On Tuesday Stephen Curry did not play for the Golden State Warriors when they traveled to Cleveland. On Friday Derrick Rose didn’t play in Cleveland either, and on Saturday All Star Center Al Horford was sidelined for the Cavs visit to Atlanta as well.
After being 6-6 this past Monday, the Cavaliers dropped each of those three games by 10, 39, and 27 points respectively. In the words of Martin Lawrence back in 2003, stuff just got real.
Real adversity that stared this Cavaliers team and coaching staff directly in the face with each of Joe Johnson’s game high 25 points last night. Each of Jeff Teague’s 14, Marvin Williams’ 12, as well as each of fifty-eight year-old Jerry Stackhouse’s 6.
It was that many Hawks who finished the night scoring 11 or more points for the game too, with 12 Hawks in total having scored, and this laugher was never close. Not exactly the performance you’re looking for after getting humiliated at home the previous night by 40.
If you are an organization that is trying to rebuild a team and culture after setting the record for the most ever consecutive losses in NBA history a season before, you cannot allow this recent trend of non-competitiveness continue. It has to stop. The Cavs are going to lose games this year because their talent isn’t really too good. They’ll probably lose a lot of them by season’s end, and that’s not the problem. In some ways losing right now is beneficial in a big picture sense, but the unwillingness to compete, fight, or try on a nightly basis isn’t. Things could get much worse here too if that doesn’t change quickly.

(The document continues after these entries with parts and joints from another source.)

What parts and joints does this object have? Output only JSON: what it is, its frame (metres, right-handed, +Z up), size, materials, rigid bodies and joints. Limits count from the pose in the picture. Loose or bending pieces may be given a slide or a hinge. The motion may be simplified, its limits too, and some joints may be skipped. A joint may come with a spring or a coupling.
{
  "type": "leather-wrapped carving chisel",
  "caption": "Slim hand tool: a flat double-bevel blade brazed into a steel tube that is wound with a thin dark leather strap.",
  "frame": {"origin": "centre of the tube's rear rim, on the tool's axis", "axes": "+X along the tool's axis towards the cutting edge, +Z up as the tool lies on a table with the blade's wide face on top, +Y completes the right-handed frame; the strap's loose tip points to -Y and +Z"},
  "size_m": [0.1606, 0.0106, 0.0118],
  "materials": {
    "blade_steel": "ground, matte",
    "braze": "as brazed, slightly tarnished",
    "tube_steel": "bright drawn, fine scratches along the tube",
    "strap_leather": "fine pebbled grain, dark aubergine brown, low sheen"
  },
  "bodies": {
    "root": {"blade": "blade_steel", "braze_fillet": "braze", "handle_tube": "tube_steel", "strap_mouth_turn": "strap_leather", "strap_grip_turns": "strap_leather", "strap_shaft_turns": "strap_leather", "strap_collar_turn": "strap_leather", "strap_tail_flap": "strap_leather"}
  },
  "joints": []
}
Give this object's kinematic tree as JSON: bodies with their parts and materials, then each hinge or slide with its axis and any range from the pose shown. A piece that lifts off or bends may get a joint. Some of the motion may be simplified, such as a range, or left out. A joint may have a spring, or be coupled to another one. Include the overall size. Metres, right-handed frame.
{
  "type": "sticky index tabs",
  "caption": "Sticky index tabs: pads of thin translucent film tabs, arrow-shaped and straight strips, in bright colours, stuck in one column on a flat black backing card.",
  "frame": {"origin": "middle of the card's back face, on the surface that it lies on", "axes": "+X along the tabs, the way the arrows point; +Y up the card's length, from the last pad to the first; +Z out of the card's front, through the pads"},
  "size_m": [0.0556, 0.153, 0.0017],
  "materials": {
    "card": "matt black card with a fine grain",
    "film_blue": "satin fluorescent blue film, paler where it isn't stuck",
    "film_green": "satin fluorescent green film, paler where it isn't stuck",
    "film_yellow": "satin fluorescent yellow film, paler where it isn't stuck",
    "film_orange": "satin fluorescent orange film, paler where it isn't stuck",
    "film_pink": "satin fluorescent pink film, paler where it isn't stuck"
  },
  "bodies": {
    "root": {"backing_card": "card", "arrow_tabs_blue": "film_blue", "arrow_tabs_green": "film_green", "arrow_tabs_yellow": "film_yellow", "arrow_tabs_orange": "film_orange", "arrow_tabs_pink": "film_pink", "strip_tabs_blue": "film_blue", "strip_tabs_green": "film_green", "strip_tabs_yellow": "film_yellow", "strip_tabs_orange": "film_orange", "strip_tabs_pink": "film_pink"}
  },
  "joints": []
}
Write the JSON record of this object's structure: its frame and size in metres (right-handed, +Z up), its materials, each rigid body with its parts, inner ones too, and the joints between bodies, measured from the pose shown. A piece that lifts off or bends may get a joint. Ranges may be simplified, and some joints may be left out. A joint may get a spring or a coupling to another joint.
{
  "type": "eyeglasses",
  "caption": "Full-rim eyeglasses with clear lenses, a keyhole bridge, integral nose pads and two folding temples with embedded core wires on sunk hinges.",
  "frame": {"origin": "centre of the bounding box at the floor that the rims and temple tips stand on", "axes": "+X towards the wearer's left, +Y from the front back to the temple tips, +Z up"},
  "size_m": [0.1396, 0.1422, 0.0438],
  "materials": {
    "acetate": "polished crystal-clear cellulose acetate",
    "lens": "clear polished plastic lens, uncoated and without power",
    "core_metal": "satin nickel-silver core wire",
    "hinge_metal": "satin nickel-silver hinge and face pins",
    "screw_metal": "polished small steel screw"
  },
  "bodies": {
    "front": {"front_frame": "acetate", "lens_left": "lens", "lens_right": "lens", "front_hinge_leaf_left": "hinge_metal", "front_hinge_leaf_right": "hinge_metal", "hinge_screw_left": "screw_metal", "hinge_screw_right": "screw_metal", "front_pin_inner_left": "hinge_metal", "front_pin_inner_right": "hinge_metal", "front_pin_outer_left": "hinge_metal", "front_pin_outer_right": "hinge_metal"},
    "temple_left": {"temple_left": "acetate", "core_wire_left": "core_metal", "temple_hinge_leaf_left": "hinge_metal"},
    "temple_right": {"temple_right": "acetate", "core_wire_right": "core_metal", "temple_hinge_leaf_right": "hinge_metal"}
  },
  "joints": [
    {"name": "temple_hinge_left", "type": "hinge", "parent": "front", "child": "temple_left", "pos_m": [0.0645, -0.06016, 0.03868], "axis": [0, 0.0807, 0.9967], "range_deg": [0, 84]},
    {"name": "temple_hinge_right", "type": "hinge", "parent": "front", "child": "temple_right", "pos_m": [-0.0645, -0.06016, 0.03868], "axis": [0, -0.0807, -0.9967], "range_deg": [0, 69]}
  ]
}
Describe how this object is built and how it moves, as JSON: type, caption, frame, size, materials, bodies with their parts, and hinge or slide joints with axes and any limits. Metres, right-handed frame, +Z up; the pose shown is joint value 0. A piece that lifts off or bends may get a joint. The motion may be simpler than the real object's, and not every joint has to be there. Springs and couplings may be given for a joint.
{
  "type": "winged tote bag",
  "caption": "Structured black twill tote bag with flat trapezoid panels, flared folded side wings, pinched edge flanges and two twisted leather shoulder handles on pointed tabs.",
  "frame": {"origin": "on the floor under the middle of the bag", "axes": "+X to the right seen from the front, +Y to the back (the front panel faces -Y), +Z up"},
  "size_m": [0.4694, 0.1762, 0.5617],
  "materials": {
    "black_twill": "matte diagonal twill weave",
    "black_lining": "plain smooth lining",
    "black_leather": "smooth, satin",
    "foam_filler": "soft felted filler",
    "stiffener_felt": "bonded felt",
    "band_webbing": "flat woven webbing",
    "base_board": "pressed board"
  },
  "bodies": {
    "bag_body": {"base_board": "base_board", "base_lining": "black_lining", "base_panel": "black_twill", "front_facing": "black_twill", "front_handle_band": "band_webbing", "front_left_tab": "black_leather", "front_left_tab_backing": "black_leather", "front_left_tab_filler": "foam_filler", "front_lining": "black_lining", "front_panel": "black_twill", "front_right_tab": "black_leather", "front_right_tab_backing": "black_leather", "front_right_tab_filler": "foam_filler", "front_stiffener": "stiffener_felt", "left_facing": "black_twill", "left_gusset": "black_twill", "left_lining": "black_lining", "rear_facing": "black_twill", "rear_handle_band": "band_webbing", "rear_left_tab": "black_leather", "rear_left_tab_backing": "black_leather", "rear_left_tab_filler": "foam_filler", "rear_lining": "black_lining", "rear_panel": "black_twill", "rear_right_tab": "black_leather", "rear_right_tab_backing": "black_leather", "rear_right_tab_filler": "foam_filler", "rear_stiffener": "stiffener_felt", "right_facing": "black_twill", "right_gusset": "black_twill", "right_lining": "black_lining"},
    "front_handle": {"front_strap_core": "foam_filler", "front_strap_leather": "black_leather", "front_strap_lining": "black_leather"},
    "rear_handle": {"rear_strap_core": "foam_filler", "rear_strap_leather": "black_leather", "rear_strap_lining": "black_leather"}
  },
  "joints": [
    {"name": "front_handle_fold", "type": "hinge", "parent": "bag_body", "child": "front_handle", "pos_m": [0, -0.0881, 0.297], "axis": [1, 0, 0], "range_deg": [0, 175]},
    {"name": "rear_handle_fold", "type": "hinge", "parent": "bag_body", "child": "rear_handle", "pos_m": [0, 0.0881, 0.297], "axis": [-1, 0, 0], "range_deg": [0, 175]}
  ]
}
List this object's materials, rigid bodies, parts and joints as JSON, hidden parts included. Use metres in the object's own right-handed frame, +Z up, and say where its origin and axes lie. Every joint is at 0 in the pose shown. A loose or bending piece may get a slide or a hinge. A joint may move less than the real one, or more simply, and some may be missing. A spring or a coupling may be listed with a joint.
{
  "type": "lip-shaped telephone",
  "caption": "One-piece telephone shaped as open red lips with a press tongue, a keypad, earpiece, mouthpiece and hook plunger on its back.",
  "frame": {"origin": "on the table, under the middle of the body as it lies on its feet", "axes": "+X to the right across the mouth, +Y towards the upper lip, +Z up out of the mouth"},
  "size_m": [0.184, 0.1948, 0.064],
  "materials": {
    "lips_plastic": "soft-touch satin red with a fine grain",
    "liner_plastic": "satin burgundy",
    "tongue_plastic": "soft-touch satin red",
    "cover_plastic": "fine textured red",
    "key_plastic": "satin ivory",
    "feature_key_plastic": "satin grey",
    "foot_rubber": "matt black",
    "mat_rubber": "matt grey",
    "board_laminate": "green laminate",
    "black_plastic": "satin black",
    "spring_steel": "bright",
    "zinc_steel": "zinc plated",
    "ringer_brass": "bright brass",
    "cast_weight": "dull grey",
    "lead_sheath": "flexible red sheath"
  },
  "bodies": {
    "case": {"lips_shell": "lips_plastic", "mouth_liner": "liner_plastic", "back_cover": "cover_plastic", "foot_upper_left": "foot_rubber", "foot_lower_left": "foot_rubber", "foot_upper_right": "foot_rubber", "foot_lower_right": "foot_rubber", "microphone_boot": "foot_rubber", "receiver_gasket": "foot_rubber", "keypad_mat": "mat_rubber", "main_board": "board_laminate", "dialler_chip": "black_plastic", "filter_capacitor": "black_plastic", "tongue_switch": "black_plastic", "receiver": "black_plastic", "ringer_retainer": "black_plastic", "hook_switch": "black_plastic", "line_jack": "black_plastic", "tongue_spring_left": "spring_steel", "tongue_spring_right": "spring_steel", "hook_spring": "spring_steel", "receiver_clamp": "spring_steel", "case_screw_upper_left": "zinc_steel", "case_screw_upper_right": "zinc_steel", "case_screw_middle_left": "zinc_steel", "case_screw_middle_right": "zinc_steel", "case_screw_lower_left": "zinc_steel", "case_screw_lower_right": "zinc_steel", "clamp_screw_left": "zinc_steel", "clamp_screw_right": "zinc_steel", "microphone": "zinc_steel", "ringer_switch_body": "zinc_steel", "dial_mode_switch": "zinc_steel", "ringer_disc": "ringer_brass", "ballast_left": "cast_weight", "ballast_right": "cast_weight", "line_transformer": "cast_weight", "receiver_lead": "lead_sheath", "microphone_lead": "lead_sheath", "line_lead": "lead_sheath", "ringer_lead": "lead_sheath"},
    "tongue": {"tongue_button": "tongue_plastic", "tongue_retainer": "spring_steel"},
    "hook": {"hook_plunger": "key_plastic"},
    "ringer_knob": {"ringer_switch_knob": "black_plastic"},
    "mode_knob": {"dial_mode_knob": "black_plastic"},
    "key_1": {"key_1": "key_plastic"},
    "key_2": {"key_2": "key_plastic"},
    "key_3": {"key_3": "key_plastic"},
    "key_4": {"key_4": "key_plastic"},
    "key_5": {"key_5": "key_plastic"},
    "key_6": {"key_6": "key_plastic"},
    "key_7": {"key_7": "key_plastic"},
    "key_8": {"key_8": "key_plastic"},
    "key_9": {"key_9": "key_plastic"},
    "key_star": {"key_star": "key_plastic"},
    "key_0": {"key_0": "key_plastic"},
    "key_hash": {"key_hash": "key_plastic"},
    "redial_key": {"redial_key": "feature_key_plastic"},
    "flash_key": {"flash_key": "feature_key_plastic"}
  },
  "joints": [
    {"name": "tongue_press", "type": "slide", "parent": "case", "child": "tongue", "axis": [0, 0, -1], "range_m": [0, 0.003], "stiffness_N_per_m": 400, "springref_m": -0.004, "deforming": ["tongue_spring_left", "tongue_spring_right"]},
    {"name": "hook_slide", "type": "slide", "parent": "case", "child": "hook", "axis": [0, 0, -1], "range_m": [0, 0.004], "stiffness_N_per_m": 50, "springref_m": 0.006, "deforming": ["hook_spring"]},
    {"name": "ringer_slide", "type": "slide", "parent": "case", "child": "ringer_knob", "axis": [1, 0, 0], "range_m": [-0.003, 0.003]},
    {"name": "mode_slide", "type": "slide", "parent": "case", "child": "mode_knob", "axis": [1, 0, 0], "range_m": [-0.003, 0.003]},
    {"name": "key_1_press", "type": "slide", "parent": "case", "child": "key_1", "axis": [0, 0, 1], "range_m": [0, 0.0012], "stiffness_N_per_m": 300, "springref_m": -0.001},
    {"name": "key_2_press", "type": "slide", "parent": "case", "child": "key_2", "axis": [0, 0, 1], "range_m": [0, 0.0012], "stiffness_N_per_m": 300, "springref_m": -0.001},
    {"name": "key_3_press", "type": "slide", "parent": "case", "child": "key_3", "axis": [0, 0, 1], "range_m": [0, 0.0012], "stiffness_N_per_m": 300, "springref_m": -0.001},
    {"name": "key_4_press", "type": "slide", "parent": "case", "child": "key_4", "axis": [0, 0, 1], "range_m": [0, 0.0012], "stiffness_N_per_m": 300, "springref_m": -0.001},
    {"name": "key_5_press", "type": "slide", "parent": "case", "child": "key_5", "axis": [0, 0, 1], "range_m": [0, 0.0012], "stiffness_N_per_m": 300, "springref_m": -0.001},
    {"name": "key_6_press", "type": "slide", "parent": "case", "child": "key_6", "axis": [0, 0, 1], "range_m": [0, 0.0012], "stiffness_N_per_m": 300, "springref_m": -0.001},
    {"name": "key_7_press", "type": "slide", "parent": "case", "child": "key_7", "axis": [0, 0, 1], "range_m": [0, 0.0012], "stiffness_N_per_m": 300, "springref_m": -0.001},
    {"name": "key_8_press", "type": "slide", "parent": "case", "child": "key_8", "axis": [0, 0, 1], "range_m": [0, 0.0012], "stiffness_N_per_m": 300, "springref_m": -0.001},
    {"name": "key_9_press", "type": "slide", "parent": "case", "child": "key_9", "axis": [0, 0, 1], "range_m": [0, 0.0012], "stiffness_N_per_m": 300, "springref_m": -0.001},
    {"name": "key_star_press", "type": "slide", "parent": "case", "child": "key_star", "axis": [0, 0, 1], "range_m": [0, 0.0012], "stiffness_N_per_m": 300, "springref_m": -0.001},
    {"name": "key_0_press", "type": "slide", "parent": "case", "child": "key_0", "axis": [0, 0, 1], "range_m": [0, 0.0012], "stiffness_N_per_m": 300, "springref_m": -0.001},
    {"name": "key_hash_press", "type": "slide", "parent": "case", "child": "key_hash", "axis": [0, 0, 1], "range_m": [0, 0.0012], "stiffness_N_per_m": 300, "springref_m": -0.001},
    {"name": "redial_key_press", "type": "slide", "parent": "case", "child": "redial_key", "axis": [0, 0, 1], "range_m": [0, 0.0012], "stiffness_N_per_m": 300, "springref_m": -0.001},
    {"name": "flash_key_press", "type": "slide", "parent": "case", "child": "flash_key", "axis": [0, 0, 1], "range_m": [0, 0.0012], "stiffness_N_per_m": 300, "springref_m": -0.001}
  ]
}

The Cavs head to Miami next on Tuesday, and they will in all likelihood get beat there too. I think it’s important for them to come out and fight though on Tuesday. Really important. The experience of actually being in a game and competing for a real chance to win against high quality NBA opponents is the experience that Kyrie Irving and Tristan Thompson need right now. Even if they do inevitably fall short. Losing by 30 doesn’t do anything for anybody, but losing to Miami by say 7 with a chance to win in the 3rd quarter or something could help. At least a little bit.
Following that trip to Miami, if the Cavaliers don’t get up off the canvas and offer some type of collective punch back here, they could wake up on February 17th when the Heat then invade the Q having lost somewhere around 9 or 10 of their next 12 games. Starting on Tuesday, the Cavaliers play Miami twice, Boston twice, the Knicks, Magic, Mavericks, Clippers, Sixers, and Pacers. On paper the Nets, who the Cavaliers beat once already, and the Bucks are probably their two best chances to win.
I know the Celtics are struggling, but they will be looking at their two game set with Cleveland as a great opportunity to get right quick. D’Antoni’s Knicks are floundering right now too, but they still employ a few guys the Cavaliers can’t cover at all. And if Dwight shows up in Cleveland the Cavaliers have no chance of covering him either.
But this isn’t about winning so much as it is about competing. I’m not at all disappointed in the fact that the Cavs lost to the Hawks last night specifically, I figured they would as soon as the schedule came out. It’s disappointing that they didn’t show up though. It wreaks of last season, stinks of zero progress. However small, the Cavaliers need to take steps forward this year, and it will be detrimental to the rebuild if they simply give up and fall directly on their faces every night. No matter how many ping pong balls they’re awarded for doing so.
What this rebuild is also about, beyond the idea of losing a bunch of times to better your draft position, is that there also needs to be a culture of competition created as well. Guys need to show up to work ready to put themselves out there and give effort. You can’t just roll over. You can’t follow up a 40-point loss with a 30-point loss. Even if Kyrie Irving and Tristan Thompson combined for 34 points and 7 rebounds in said loss, that’s still not helping anybody.
The veteran leaders have no real point on this team if they can’t step forward and try to redirect things right now. Antawn Jamison can’t follow a 1 for 10 game up with the 3 for 7 night he had on Saturday. Anthony Parker has to somehow give you more than 1 for 6 effort with 2 TO’s if you are going to start the guy. I know Kyrie Irving’s plus / minus was a minus infinity on Saturday, and I know he did turn it over seven times, but those guys are supposed to be here to help the kid out on night’s like that. Not go in the tank if their best player is struggling. Might as well call up Manny Harris and Christian Eyenga to take their places if that’s what’s going to happen.
They can turn this thing around immediately though. They almost don’t even need to win in order to do so either. Go play the Heat and lose by 5. Be within striking distance as late as possible, give Kyrie Irving and Tristan Thompson the chance to truly compete against the NBA’s elite. That’ll help move this thing forward even if they lose. The garbage they’ve been playing through during these last few games isn’t making anybody better.